Lee County, AL - Dashcam video was just released showing the officer-involved shooting of Michael Davidson. The video highlights how tough it can be to make split-second life-or-death by officers, and there are no winners in cases like this.
The incident occurred in March 2014 when Opelika Police Officer Phillip Hancock responded to a call of an erratic driver. Officer Hancock observed that Michael Davidson's vehicle and a semi were pulled over on the side of the road after being involved in a collision, and Officer Hancock stopped to see what was going on.
Davidson's vehicle was parked on an incline, making it difficult for him to open his door. As Davidson was struggling to push his door open, he had his right hand reaching behind be back by his waistline. Davidson's right elbow can be seen pulling up as he makes the motion of pulling something out from his back waistline.
"Let me see your hands," Officer Hancock ordered.
Michael Davidson then suddenly hopped out of the car while bringing a black object around in front of him, and joining the object with his left hand.
Davidson was completely unaware that anybody witnessing the event would have seen him pulling a black object from the area of his back waistline, and then by bringing the object up to his other hand, he gave off the appearance of drawing a pistol. The object was later determined to be a wallet.
Davidson then quickly put his hands up just as Officer Hancock was firing.
Officer Hancock fired two shots, hitting Davidson once in the abdomen. The officer stopped shooting as soon as he had time to react to Davidson's hands being up.
You can see the shooting below. Note: We edited the footage for length. You can see the full video on our Youtube Channel.:Michael Davidson survived the shooting. Two months after the shooting, Davidson filed a lawsuit in federal court claiming unlawful action by Officer Hancock.
While Michael Davidson did nothing wrong besides being unaware how his actions would appear, and he didn't deserve to be shot, the U.S. District Court ruled that the shooting was legally justified.

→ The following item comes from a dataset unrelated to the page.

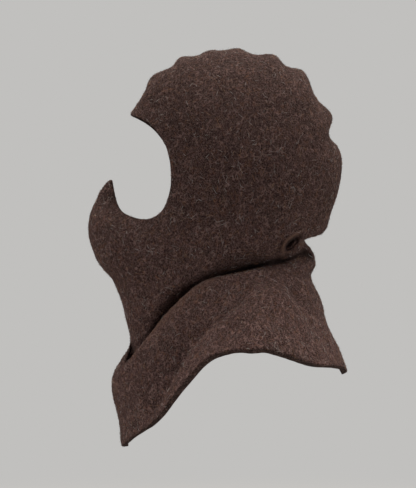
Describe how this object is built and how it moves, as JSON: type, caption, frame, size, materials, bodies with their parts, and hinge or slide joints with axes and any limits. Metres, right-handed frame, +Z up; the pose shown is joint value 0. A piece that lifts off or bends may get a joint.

Even though Davidson's actions were later determined to be innocent, a reasonable officer in the same situation would have believed that, in that moment, Davidson was drawing a gun. The court examines the incident through the eyes of the officer at the time, not in hindsight.
Davidson appealed the decision to the Eleventh Circuit Court of Appeals who affirmed the lower court's decision; the shooting was legally justified. While the Court did call the shooting a disastrous mistake, the way that Davidson drew out his wallet and brought it in front of him, to his other hand, made it appear that he was deploying a firearm.